» Work to do: Gather every line that includes the word "with", please.

» Recorded data:
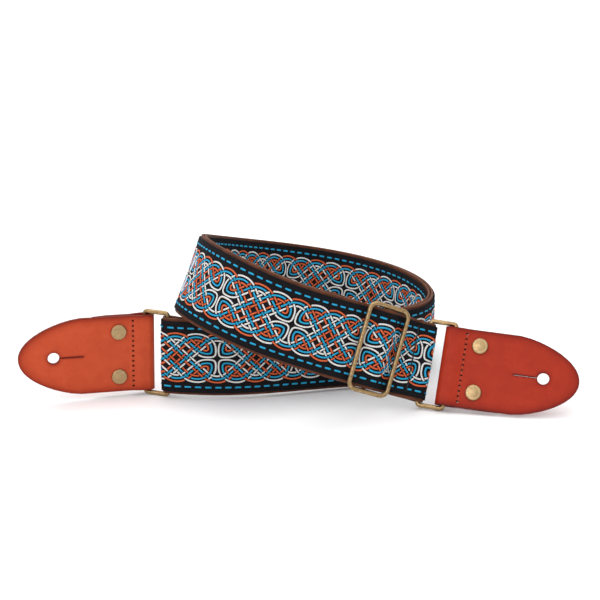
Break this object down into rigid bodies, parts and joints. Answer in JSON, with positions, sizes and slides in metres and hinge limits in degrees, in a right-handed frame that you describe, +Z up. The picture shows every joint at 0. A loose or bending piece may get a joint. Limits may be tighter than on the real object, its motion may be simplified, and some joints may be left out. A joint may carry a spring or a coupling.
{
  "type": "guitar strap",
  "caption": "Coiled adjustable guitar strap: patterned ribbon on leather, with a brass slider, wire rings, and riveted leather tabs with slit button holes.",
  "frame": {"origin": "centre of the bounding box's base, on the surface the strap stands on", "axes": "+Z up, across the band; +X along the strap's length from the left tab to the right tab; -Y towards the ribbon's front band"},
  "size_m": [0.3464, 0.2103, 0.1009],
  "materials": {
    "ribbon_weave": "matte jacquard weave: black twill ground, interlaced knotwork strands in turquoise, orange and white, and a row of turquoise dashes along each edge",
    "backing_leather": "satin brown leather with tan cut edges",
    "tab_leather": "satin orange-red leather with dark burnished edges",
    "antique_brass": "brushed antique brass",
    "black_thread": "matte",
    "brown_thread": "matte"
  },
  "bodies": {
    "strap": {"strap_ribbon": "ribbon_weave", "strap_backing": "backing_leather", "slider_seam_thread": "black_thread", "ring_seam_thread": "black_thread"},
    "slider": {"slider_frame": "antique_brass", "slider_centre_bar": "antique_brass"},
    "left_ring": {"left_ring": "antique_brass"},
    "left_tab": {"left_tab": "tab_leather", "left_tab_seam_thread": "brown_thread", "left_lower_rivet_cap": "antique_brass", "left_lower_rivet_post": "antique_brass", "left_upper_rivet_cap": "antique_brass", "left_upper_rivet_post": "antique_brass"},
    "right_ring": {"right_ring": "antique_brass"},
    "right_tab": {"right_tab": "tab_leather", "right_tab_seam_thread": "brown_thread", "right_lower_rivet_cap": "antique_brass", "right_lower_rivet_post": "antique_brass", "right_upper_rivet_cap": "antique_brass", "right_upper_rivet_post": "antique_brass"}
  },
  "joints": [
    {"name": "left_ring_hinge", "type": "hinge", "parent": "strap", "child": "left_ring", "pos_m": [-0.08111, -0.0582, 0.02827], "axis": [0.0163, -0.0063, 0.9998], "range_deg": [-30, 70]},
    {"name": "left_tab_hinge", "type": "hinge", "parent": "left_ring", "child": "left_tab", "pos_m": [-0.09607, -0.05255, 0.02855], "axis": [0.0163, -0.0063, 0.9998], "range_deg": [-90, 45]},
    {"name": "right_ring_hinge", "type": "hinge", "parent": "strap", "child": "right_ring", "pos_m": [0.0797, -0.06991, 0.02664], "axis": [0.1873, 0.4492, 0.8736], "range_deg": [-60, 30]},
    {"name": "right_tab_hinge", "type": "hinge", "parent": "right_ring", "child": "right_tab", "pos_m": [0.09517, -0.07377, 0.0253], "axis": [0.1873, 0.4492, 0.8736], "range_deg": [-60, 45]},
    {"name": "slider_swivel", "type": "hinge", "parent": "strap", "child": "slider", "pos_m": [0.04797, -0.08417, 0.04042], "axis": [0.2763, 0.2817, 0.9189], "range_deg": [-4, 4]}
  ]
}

» Task result:
Break this object down into rigid bodies, parts and joints. Answer in JSON, with positions, sizes and slides in metres and hinge limits in degrees, in a right-handed frame that you describe, +Z up. The picture shows every joint at 0. A loose or bending piece may get a joint. Limits may be tighter than on the real object, its motion may be simplified, and some joints may be left out. A joint may carry a spring or a coupling.
  "caption": "Coiled adjustable guitar strap: patterned ribbon on leather, with a brass slider, wire rings, and riveted leather tabs with slit button holes.",
    "backing_leather": "satin brown leather with tan cut edges",
    "tab_leather": "satin orange-red leather with dark burnished edges",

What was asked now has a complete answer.